China’s defense industry and military technology still lag far behind that of the US and Russia. Chinese scientists and engineers still do not have the ability to innovate, research, develop and produce the latest in military hardware and systems.
Beijing therefore has to rely on either purchasing or stealing technology from advanced counties, such as the US and Russia, and producing counterfeit copies of foreign designs. It is trying its best to narrow the gap and hopes it will not be long until it has caught up.
Over the past two decades, the People’s Liberation Army has obtained from Russia new fighter aircraft, destroyers, submarines and anti-aircraft weapons systems such as the S-400 Triumf to strengthen its fighting ability.
However, due to fears that China will copy Russia’s designs and flood the global arms markets with cheap knock-offs — which would undermine the Russian defense industry’s profits — the Kremlin has always held back a little and even sells its most advanced equipment to Beijing’s enemies, such as Indonesia and Vietnam.
However, the situation has changed in recent years. There are two main reasons why China and Russia have chosen to accelerate the development of a closer security relationship.
First, after Russia annexed the Crimean Peninsula from Ukraine, the US and NATO imposed a comprehensive package of economic sanctions on Moscow, while also ratcheting up military pressure. Russia is therefore helping China modernize its military as a way to counter the US.
Second, the economic sanctions, combined with falling energy exports and global energy prices, have left the Russian economy and finances in tatters, and in desperate need of assistance from China.
Consequently, when Chinese President Xi Jinping (習近平) attended a parade in Moscow in May last year to mark 70 years since the end of Word War II in Europe, Xi and Russian President Vladimir Putin issued a statement announcing comprehensive plans to deepen their bilateral strategic partnership.
The two leaders signed a series of important cooperation agreements on areas such as energy, space and investment, including a deal which will see China invest 300 billion rubles (US$4.62 billion) on a new high-speed railway link between Moscow and Kazan.
Despite the lofty words on cooperation from the two leaders, there is still a very long way to go before many of these far-distant plans reach fruition.
Moscow and Beijing previously pledged to increase bilateral trade to the tune of US$100 billion by this year and US$200 billion by 2020. Yet last year, bilateral trade plummeted 28 percent to US$68 billion and only picked up a few percentage points in the first half of this year.
During a visit to Beijing in 2014, Putin signed a 30-year natural gas deal with China, estimated to be worth more than US$400 billion. As part of the agreement, Russia must build a natural gas pipeline. However, construction has ground to a halt.

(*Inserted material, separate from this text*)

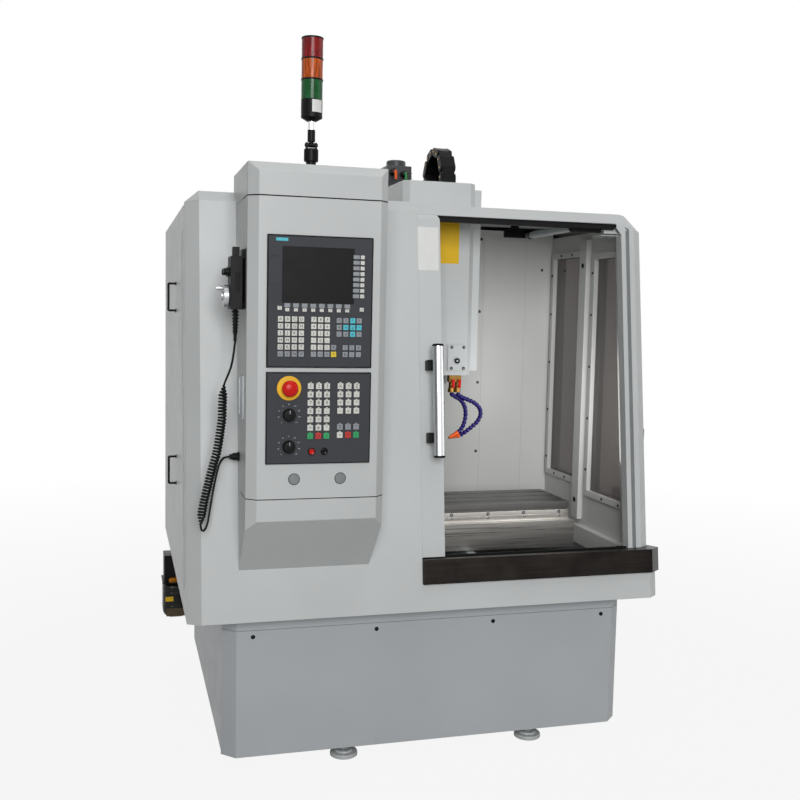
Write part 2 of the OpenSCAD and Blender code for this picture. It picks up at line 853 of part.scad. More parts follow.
module panel_lower() {
    color("#33363C") lifted() difference() {
        union() {
            box([pl, -786, 1006], [pl + 310, -780, 1274]);
            box([pl + 0.5, -780, 1006.5], [pl + 309.5, -776, 1273.5]);
        }
        rod_y(pl + 66, -790, -770, 1228, 11.06);
        for (z = [1150, 1057]) {
            rod_y(pl + 67, -790, -770, z, 4.06);
        }
        for (x = [134.5, 172.4]) {
            rod_y(pl + x, -790, -770, 1042, 8.06);
        }
    }
}

module key2(x, z) {
    translate([pl + x - key_b / 2, -789, 1274 - z - key_b / 2]) cube([key_b, 3, key_b]);
}

module keys_lower() {
    color("#D6D6D0") lifted() {
        for (c = [0:2], r = [0:5]) {
            key2(129.4 + c * 24.3, 40 + r * 24.4);
        }
        for (c = [0:2], z = [40, 64.2, 88.4, 112.6, 160]) {
            key2(218 + c * 24.5, z);
        }
        key2(218, 184.4);
    }
}

module keys_colored() {
    color("#2F9B5E") lifted() {
        key2(129.4, 186.4);
        key2(178, 186.4);
        key2(267, 184.4);
    }
    color("#B5332A") lifted() {
        key2(153.7, 186.4);
        key2(242.5, 184.4);
    }
}

module stop_ring() {
    color("#E3B219") lifted() difference() {
        rod_y(pl + 66, -791, -786, 1228, 35.5);
        rod_y(pl + 66, -792, -785, 1228, 11.3);
    }
}

module stop_button() {
    color("#C3261C") lifted() translate([pl + 66, 0, 1228]) rotate([90, 0, 0]) {
        translate([0, 0, 776]) cylinder(h = 27, r = 11);
        translate([0, 0, 797]) cylinder(h = 6, r1 = 13, r2 = stop_d / 2);
        translate([0, 0, 803]) cylinder(h = 8, r = stop_d / 2);
        translate([0, 0, 811]) cylinder(h = 9, r1 = stop_d / 2, r2 = stop_d / 2 - 8);
    }
}

module knob(z) {
    translate([pl + 67, 0, z]) rotate([90, 0, 0]) {
        translate([0, 0, 779]) cylinder(h = 10, r = 4);
        translate([0, 0, 788.5]) cylinder(h = 5, r = knob_d / 2);
        difference() {
            translate([0, 0, 793]) cylinder(h = 12, r1 = knob_d / 2 - 2, r2 = knob_d / 2 - 4);
            for (a = [0:30:330]) {
                rotate([0, 0, a]) translate([knob_d / 2 - 1.5, 0, 794]) cylinder(h = 13, r = 2, $fn = 16);
            }
        }
        translate([-1.2, 4, 805]) cube([2.4, knob_d / 2 - 9, 0.8]);
    }
}

module feed_knob() {
    color("#17181A") lifted() knob(1150);
}

module speed_knob() {
    color("#17181A") lifted() knob(1057);
}

module push(x) {
    translate([pl + x, 0, 1042]) rotate([90, 0, 0]) {
        translate([0, 0, 779]) cylinder(h = 12, r = 8);
    }
}

module start_button() {
    color("#B5332A") lifted() push(134.5);
}

module reset_button() {
    color("#1B1C1E") lifted() push(172.4);
}

module console_plugs() {
    color("#8E9396") lifted() for (x = [pl + 85, pl + 223]) {
        rod_y(x, -783, -780, 960, 16);
    }
}

module side_socket() {
    color("#9EA3A6") lifted() difference() {
        box([cxl - 4, -704, 1131], [cxl, -604, 1257]);
        box([cxl - 5, -696, 1139], [cxl - 2, -612, 1249]);
    }
}

module cable_gland() {
    color("#232527") lifted() {
        rod_x(cxl - 6, cxl, -600, 1004, 15);
        rod_x(cxl - 20, cxl - 6, -600, 1004, 11);
        rod_x(cxl - 30, cxl - 20, -600, 1004, 8);
    }
}

// Signal light on a folding foot
lx = cxl + 201;
ly = -650;

module light_bracket() {
    color("#1D1E20") lifted() {
        rod_z(lx, ly, 1874, 1880, 26);
        rod_z(lx, ly, 1880, 1896, 15);
        rod_z(lx, ly, 1896, 1934, 21.5);
        for (x = [lx - 16.5, lx + 11.5]) {
            difference() {
                translate([x, ly - 8, 1934]) cube([5, 16, 19]);
                rod_x(x - 1, x + 6, ly, 1945, 5.06);
            }
        }
    }
}

module light_mast() {
    color("#6C7072") lifted() {
        rod_x(lx - 19.5, lx + 19.5, ly, 1945, 5);
        rod_x(lx - 9.5, lx + 9.5, ly, 1945, 7);
        rod_z(lx, ly, 1945, 1955, 6);
        rod_z(lx, ly, 1954, 2016, 11.5);
        translate([lx, ly, 2014]) cylinder(h = 10, r1 = 15, r2 = lens_d / 2);
        rod_z(lx, ly, 2024, 2077, lens_d / 2);
    }
}

module lens(k) {
    rod_z(lx, ly, 2077 + k * (lens_h + 5), 2077 + k * (lens_h + 5) + lens_h, lens_d / 2);
}

module lens_green() {
    color("#1F7A45") lifted() lens(0);
}

module lens_amber() {
    color("#D9731A") lifted() lens(1);
}

module lens_red() {
    color("#B3261E") lifted() lens(2);
}

module light_rings() {
    color("#1D1E20") lifted() for (k = [0:2]) {
        rod_z(lx, ly, 2077 + k * (lens_h + 5) + lens_h, 2077 + (k + 1) * (lens_h + 5), lens_d / 2 + 1);
    }
}

// Handwheel pendant hung on the console's side
module pendant_hanger() {
    color("#2A2C2E") lifted() {
        box([cxl - 3, -735, 1454], [cxl, -625, 1627]);
        box([cxl - 8, -712, 1608], [cxl - 3, -648, 1627]);
    }
}

module pendant_body() {
    color("#232528") lifted() {
        difference() {
            box([cxl - 42, -720, 1452], [cxl - 8, -640, 1606]);
            rod_x(cxl - 44, cxl - 30, -680, 1491, 6.06);
            for (y = [-700, -660]) {
                rod_x(cxl - 44, cxl - 30, y, 1561, 4.06);
            }
        }
        box([cxl - 34, -692, 1606], [cxl - 14, -668, 1634]);
        box([cxl - 8, -700, 1480], [cxl - 3, -660, 1600]);
    }
}

module selector(y) {
    rod_x(cxl - 50, cxl - 34, y, 1561, 4);
    rod_x(cxl - 62, cxl - 44, y, 1561, 11);
    translate([cxl - 64, y - 1.5, 1561]) cube([3, 3, 10]);
}

module axis_knob() {
    color("#2F3134") lifted() selector(-700);
}

module step_knob() {
    color("#2F3134") lifted() selector(-660);
}

module handwheel() {
    color("#C3C6C8") lifted() difference() {
        union() {
            rod_x(cxl - 50, cxl - 33, -680, 1491, 6);
            rod_x(cxl - 60, cxl - 45, -680, 1491, wheel_d / 2);
            rod_x(cxl - 66, cxl - 60, -680, 1491, 12);
            rod_x(cxl - 76, cxl - 60, -680, 1513, 2);
        }
        for (a = [0:12:348]) {
            translate([0, -680, 1491]) rotate([a, 0, 0]) rod_x(cxl - 64, cxl - 44, 0, wheel_d / 2 + 1, 2);
        }
    }
}

module crank_knob() {
    color("#1B1C1E") lifted() difference() {
        union() {
            rod_x(cxl - 80, cxl - 60.5, -680, 1513, 6);
            rod_x(cxl - 82, cxl - 78, -680, 1513, 5);
        }
        rod_x(cxl - 77, cxl - 60, -680, 1513, 2.06);
    }
}

module pendant_relief() {
    color("#1B1C1E") lifted() {
        for (i = [0:6]) {
            rod_z(cxl - 24, -680, 1386 + i * 9.4, 1391 + i * 9.4, 7.5 + i * 0.5);
        }
        rod_z(cxl - 24, -680, 1380, 1452, 6.5);
        rod_z(cxl - 24, -680, 1358, 1380, 5);
    }
}

// route of the pendant's cord: x, y, z and radius
cord_route = [[-676, -680, 1358, 3.4], [-680, -682, 1320, 3.4], [-688, -686, 1280, 3.4],
    [-702, -688, 1248, 3.6], [-708, -688, 1232, 13], [-712, -688, 1195, 14.5], [-713, -686, 1165, 14.5],
    [-713, -684, 1130, 14.5],
    [-716, -682, 1106, 14.5], [-719, -680, 1082, 14.5], [-723, -678, 1053, 14.5], [-728, -676, 1024, 14.5],
    [-735, -674, 1000, 14.5], [-741, -672, 976, 14.5], [-747, -670, 952, 14.5], [-752, -668, 928, 14.5],
    [-757, -666, 908, 14.5], [-761, -664, 889, 14.5], [-767, -662, 858, 14.5], [-771, -660, 828, 14.5],
    [-772, -657, 806, 13], [-770, -652, 792, 3.8], [-764, -646, 786, 3.6], [-756, -640, 790, 3.5],
    [-748, -634, 812, 3.5], [-742, -628, 850, 3.5], [-735, -622, 890, 3.5], [-725, -614, 940, 3.5],
    [-714, -607, 982, 3.5], [-704, -603, 998, 3.5], [-694, -600, 1003, 3.5], [-682, -600, 1004, 3.5]];

function unit(v) = v / norm(v);
function heading(i) = let (n = len(cord_route) - 1, a = cord_route[max(i - 1, 0)],
    b = cord_route[min(i + 1, n)]) unit([b[0] - a[0], b[1] - a[1], b[2] - a[2]]);

module pendant_cord() {
    sides = 10;
    n = len(cord_route);
    ring = [for (i = [0:n - 1]) let (t = heading(i), u = unit(cross(t, [0.2, 1, 0.1])), v = cross(t, u))
        for (k = [0:sides - 1]) let (c = cord_route[i], a = 360 * k / sides)
            [c[0] + cxl + 652, c[1], c[2]] + c[3] * (cos(a) * u + sin(a) * v)];
    side_faces = [for (i = [0:n - 2], k = [0:sides - 1]) let (m = (k + 1) % sides)
        [i * sides + k, i * sides + m, (i + 1) * sides + m, (i + 1) * sides + k]];
    cap_a = [for (k = [0:sides - 1]) sides - 1 - k];
    cap_b = [for (k = [0:sides - 1]) (n - 1) * sides + k];
    color("#17181A") lifted()
        polyhedron(points = ring, faces = concat(side_faces, [cap_a, cap_b]), convexity = 6);
}

// Automatic oiler beside the stand, at the left rear
module oiler_body() {
    color("#1F2123") lifted() {
        box([-700, 560, 300], [-692, 704, 430]);
        box([-822, 600, 302], [-699, 700, 412]);
        box([-830, 560, 300], [-699, 704, 304]);
    }
}

module oiler_tank() {
    color("#5A4420", 0.8) lifted() box([-828, 562, 150], [-718, 702, 300]);
}

module oiler_cap() {
    color("#D9731A") lifted() rod_z(-786, 580, 303, 318, 17);
}

// Groups of pieces that share a node
module case_fittings() {
    cover_screws();
    window_screws();
    liner_screws();
    left_handles();
    right_handle();
}

module floor_pans() {
    under_plate();
    floor_pan();
}

module door_frame() {
    door_header();
    right_post();
    corner_cap();
    corner_plates();
}

module left_side() {
    left_wall();
    left_access();
}

module right_side() {
    right_wall();
    window_frames();
}

module rear_side() {
    rear_wall();
    cabinet_pins();
}

module pull_tube() {
    door_pull();
    pull_caps();
}

module lamp() {
    work_lamp();
    lamp_brackets();
}

module column_unit() {
    column();
    column_rails();
}

module z_motor() {
    column_motor();
    motor_plugs();
}

module saddle_unit() {
    saddle();
    saddle_ways();
}

module way_guard() {
    table_guard();
    guard_screws();
}

module head_shell() {
    head_cover();
    air_plate();
}

module head_body() {
    head_casting();
    spindle_cartridge();
}

module console() {
    console_box();
    console_cap();
    console_foot();
}

module panels() {
    panel_upper();
    panel_lower();
}

module keys_plain() {
    keys_upper();
    keys_lower();
}

module keys_bright() {
    keys_accent();
    keys_colored();
    stop_ring();
}

module console_fittings() {
    console_plugs();
    side_socket();
    cable_gland();
    pendant_hanger();
}

module light_stem() {
    light_mast();
    light_rings();
}

module pendant() {
    pendant_body();
    pendant_relief();
}

module oiler() {
    oiler_body();
    oiler_cap();
}

base_frame();
base_cover();
case_fittings();
feet();
floor_pans();
front_panel();
sill_tray();
door_frame();
left_side();
right_side();
side_windows();
roof();
rear_side();
cabinet_door();
back_liner();
door_track();
door_leaf();
door_glass();
pull_tube();
lamp();
bed();
column_unit();
z_motor();
saddle_unit();
table();
way_guard();
head_shell();
head_body();
spindle_nose();
coolant_block();
valve_left();
valve_right();
coolant_hoses();
coolant_nozzles();
cable_chain();
console();
panels();
panel_screen();
keys_plain();
keys_bright();
stop_button();
feed_knob();
speed_knob();
start_button();
reset_button();
console_fittings();
light_bracket();
light_stem();
lens_red();
lens_amber();
lens_green();
pendant();
axis_knob();
step_knob();
handwheel();
crank_knob();
pendant_cord();
oiler();
oiler_tank();
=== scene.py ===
"""Dresses a small enclosed machining center: its camera, light, finishes and fine pieces."""

import json
import logging
import math
from dataclasses import dataclass
from enum import Enum
from typing import Any, Sequence

import bmesh
import bpy
from mathutils import Matrix, Vector


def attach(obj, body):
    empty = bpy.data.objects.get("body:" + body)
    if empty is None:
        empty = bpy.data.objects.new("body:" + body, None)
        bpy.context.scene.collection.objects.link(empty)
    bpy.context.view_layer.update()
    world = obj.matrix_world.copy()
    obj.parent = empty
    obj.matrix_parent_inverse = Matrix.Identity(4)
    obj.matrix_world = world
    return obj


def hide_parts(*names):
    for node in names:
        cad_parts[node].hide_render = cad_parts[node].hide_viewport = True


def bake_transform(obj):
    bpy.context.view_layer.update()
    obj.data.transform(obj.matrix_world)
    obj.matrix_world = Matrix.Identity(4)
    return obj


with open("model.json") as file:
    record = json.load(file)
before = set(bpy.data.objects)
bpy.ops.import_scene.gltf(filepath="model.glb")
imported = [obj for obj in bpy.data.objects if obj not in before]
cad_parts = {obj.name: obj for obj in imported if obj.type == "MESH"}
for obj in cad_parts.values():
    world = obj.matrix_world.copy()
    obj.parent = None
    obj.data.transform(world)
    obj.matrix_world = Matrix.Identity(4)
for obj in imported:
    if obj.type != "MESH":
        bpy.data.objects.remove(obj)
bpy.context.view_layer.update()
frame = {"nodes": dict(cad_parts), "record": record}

log = logging.getLogger("machining_center")

BMEdge = bmesh.types.BMEdge
BMesh = bmesh.types.BMesh
BMFace = bmesh.types.BMFace
BMVert = bmesh.types.BMVert
Material = bpy.types.Material
Node = bpy.types.Node
NodeSocket = bpy.types.NodeSocket
NodeTree = bpy.types.NodeTree
Object = bpy.types.Object
Point = tuple[float, float, float]
Pair = tuple[float, float]

MM = 0.001
# From the part's source, in millimetres: the lift onto the feet, the front's lean, the place of the
# leaning front's foot, and the spindle's axis.
LIFT = 20.0
TILT = math.radians(7.407)
FRONT_Y = -627.5
SKIRT_Z = 489.0
SPINDLE_X = 98.0
# Corners that lie closer than this, in metres, are one: in a CAD node, and in a new piece.
CAD_MERGE = 2e-6
NEW_MERGE = 1e-6
# The least turn of an edge that counts as sharp.
SHARP = math.radians(30.0)
# Turns a piece that is made upright so that its top faces the operator.
TO_FRONT = Matrix.Rotation(math.radians(90), 4, "X")


# Places and colours


def spot(x: float, y: float, z: float) -> Vector:
    """Turns a place of the part's source, in millimetres, into the frame's metres.

    Args:
        x: To the right.
        y: To the rear.
        z: Up, before the machine is lifted onto its feet.

    Returns:
        The same place in metres, lifted.
    """
    return Vector((x * MM, y * MM, (z + LIFT) * MM))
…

Russian Minister of Foreign Affairs Sergei Lavrov has previously boasted of the unlimited potential of a “strategic cooperation partnership” between Moscow and Beijing. However, converting this potential into reality appears to be problematic, with the Amur Bridge Project being the most vivid example.
Eight years ago, China and Russia signed an agreement to jointly construct an enormous bridge that would link Russia’s Nizhneleninskoye with China’s Heilongjiang Province.
The bridge would reduce the distance between Nizhneleninskoye and Heilongjiang by more than 800km, thereby reducing the costs of transporting Russian iron ore to Chinese steel plants.
On winning the tender, Chinese contractors immediately set to work and have already completed their 2km section of the bridge, per the agreement. The section built by the Russian side is considerably shorter at 309m, yet Moscow has not completed its section of the bridge.
Several years ago the project abruptly ground to a halt. The partly completed bridge, suspended high above the murky Amur River, only lacks one small section to connect China to Nizhneleninskoye — a remote town about 6,400km from Moscow.
The all-powerful Putin must have given his personal approval for construction of the bridge. Why then is Russia dragging its feet on the project?
Victor Larin, a professor and China specialist at Russia’s Far Eastern Federal University in Vladivostok, gives the following explanation: A section of the Russian elite still subscribes to the “China threat syndrome.”
Some Russian leaders are deeply wary of China, whose population is almost 10 times larger, with an economy that is five times bigger and annual military spending that is more than twice Moscow’s.
Russian military officials have also questioned the wisdom of building a bridge that would allow the Chinese army to send tanks across onto Russian soil. Many Russian elites view China as a latent threat and an unreliable partner.
Following the breakup of the USSR in 1991, large numbers of Chinese crossed over from Heilongjiang into Siberia to take advantage of local resources and engage in farming. Russian nationalist politicians were up in arms, demanding that all Chinese migrants leave Siberia.
Russian film director Stanislav Govorukhin made a film warning that China was taking over control of the Far East and wrote a sensational book, which said the region was undergoing large-scale sinicization and that it would not be long before Siberia was subsumed into China.
Last year, the government of Russian-controlled Zabaykalsky Krai — a federal state bordering China — announced that it would lease 115,335 hectares of land to a Chinese company to be used for growing grain. A wave of protest followed and the plan has been shelved because of the strength of the anti-Chinese sentiment.
The Sino-Russia alliance is akin to a paper tiger: At first sight it appears terrifying, but does it have any teeth?
Parris Chang is professor emeritus of political science at Pennsylvania State University and president of the Taiwan Institute for Political, Economic and Strategic Studies.